Report the number of lines containing "this", with no other words.

================================

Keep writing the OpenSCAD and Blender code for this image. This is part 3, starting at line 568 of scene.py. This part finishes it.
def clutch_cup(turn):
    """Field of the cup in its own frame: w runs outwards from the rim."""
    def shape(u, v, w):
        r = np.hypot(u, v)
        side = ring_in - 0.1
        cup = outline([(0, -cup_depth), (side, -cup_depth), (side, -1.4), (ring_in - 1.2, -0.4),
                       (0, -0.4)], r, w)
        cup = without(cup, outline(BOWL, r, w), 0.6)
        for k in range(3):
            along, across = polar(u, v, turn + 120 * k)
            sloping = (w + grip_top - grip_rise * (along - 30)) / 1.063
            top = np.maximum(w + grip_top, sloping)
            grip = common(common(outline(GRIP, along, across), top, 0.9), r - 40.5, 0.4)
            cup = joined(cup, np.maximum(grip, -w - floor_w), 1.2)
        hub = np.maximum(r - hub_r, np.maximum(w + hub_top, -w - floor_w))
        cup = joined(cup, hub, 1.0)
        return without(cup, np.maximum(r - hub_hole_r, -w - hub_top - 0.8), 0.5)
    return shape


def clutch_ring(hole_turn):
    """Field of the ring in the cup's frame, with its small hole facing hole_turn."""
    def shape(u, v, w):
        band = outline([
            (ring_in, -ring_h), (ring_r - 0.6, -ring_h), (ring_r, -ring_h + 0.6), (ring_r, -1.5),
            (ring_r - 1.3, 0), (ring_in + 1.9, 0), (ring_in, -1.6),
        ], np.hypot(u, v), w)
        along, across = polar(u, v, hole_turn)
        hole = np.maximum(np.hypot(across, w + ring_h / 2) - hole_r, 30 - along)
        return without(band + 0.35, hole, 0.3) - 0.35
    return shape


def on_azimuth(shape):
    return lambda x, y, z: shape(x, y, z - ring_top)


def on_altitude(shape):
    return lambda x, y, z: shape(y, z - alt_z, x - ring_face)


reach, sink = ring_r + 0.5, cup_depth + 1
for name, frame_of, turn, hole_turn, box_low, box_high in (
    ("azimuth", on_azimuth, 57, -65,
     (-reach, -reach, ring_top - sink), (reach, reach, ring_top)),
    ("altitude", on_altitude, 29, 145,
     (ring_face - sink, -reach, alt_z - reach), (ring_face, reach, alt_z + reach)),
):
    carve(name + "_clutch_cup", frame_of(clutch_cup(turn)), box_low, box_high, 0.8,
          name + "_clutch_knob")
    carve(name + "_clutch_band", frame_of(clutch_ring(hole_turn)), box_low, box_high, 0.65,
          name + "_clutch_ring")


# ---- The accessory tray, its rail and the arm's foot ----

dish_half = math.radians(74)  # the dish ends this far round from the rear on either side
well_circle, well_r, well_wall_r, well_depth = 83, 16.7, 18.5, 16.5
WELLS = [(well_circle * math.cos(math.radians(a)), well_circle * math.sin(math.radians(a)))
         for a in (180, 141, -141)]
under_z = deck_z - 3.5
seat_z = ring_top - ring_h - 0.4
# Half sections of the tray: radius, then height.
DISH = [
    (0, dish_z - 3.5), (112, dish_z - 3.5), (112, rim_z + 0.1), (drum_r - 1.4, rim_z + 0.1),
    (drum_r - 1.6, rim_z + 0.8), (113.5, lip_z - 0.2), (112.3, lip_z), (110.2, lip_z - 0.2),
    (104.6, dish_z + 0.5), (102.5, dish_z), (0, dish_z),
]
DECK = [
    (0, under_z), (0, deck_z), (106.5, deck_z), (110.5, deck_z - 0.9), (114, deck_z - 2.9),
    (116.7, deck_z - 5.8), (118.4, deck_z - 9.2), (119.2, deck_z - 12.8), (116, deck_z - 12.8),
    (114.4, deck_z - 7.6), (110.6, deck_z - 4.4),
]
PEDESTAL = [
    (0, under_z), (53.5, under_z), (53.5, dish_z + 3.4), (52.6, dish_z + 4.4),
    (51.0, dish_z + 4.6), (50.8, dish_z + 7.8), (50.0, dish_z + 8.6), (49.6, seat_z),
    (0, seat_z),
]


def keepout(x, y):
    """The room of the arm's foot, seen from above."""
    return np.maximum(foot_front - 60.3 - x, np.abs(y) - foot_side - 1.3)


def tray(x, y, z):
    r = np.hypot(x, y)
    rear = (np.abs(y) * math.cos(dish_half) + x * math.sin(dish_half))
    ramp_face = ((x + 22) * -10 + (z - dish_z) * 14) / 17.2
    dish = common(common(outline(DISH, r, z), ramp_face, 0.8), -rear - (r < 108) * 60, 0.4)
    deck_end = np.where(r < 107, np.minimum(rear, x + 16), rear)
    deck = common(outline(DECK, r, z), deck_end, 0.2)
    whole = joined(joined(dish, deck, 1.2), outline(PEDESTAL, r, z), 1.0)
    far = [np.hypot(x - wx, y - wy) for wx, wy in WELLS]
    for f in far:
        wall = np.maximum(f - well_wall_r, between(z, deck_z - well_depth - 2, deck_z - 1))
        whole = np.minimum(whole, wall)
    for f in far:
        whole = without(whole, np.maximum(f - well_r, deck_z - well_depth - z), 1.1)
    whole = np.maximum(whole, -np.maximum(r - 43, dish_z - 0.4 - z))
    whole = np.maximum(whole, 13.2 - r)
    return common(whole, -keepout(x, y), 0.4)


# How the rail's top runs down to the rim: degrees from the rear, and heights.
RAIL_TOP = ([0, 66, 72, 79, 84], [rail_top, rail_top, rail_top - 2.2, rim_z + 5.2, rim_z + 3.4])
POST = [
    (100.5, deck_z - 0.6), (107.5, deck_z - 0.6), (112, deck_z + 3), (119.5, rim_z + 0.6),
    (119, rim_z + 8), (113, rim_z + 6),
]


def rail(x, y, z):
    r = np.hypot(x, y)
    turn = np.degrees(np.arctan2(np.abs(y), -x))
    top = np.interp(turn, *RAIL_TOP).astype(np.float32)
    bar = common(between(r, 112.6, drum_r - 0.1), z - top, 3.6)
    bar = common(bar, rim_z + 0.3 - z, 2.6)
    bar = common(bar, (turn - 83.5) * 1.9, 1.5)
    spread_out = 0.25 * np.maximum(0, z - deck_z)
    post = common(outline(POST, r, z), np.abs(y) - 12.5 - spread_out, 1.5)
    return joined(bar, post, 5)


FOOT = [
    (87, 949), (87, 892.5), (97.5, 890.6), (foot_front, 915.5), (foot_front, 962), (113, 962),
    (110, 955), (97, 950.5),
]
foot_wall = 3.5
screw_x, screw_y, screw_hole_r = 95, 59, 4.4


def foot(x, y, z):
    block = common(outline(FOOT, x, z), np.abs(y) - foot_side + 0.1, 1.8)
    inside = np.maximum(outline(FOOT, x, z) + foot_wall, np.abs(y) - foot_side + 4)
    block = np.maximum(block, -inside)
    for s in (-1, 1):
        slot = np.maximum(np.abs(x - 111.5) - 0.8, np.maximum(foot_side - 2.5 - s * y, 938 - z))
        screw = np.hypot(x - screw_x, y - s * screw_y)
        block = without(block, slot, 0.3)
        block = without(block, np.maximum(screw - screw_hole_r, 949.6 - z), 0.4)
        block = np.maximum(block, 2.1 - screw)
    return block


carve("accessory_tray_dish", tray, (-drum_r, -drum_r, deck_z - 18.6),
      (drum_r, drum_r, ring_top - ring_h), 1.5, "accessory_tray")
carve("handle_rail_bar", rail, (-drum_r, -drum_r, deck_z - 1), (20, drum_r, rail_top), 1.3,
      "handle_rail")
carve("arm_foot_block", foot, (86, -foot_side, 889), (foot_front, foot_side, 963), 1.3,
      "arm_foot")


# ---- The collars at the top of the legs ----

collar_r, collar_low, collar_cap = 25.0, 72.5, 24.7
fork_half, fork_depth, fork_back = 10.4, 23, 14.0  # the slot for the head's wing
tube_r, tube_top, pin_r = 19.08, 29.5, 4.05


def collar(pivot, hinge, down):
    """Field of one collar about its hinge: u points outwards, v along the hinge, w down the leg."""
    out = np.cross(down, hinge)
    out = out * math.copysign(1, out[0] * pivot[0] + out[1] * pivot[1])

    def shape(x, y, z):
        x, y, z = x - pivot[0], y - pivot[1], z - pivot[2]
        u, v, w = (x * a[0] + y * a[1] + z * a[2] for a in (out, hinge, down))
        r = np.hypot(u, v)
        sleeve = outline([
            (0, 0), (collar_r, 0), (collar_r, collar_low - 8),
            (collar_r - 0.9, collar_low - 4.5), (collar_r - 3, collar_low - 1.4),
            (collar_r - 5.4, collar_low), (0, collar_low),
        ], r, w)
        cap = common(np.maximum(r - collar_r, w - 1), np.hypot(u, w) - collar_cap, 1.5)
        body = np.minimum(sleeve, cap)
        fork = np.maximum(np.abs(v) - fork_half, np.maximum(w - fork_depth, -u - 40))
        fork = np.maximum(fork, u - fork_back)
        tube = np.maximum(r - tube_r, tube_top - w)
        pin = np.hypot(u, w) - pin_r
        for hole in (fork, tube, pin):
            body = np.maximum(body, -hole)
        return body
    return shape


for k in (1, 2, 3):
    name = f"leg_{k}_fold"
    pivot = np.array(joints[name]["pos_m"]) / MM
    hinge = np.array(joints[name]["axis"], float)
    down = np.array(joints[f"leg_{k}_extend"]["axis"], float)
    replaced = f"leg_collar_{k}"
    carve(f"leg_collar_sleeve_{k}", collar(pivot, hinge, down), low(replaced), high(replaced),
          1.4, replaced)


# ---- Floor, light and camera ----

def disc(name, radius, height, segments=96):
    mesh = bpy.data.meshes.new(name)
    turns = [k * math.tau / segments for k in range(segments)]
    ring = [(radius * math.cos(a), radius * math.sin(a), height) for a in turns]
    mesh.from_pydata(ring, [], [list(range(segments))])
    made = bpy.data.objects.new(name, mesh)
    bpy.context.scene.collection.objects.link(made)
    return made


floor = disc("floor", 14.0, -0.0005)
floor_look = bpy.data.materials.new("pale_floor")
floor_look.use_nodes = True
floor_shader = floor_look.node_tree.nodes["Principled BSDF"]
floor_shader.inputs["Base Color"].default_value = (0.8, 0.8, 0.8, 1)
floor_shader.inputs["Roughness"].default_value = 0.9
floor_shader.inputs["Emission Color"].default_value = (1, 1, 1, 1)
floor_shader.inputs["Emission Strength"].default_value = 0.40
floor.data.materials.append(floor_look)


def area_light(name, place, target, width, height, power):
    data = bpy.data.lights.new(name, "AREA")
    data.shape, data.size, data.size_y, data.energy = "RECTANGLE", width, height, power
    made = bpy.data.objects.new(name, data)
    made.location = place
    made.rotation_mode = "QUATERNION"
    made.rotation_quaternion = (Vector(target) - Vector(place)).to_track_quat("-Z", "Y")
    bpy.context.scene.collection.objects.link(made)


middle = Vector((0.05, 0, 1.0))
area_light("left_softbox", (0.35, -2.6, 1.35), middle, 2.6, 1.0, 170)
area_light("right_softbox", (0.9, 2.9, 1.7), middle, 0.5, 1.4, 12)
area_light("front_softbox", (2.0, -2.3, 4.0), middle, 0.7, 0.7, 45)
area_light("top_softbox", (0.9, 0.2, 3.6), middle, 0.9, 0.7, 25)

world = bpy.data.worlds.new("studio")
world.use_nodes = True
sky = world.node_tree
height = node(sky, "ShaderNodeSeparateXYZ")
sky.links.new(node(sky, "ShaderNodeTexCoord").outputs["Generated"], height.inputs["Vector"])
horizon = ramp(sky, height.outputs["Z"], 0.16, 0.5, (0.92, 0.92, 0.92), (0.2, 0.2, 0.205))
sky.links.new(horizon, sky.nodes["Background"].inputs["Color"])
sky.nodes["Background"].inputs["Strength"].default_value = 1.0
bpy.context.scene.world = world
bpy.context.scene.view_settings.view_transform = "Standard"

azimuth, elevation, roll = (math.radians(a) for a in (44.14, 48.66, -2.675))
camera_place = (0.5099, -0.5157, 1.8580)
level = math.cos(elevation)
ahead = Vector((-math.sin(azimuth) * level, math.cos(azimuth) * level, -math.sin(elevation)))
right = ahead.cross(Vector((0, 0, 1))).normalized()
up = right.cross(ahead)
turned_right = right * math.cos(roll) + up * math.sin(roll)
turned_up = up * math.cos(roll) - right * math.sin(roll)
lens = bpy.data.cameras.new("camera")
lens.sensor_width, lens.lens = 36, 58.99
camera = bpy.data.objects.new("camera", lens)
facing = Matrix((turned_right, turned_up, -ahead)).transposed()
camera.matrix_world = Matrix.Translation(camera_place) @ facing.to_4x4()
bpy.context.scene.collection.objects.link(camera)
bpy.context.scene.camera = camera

================================

> [RESULT]:
2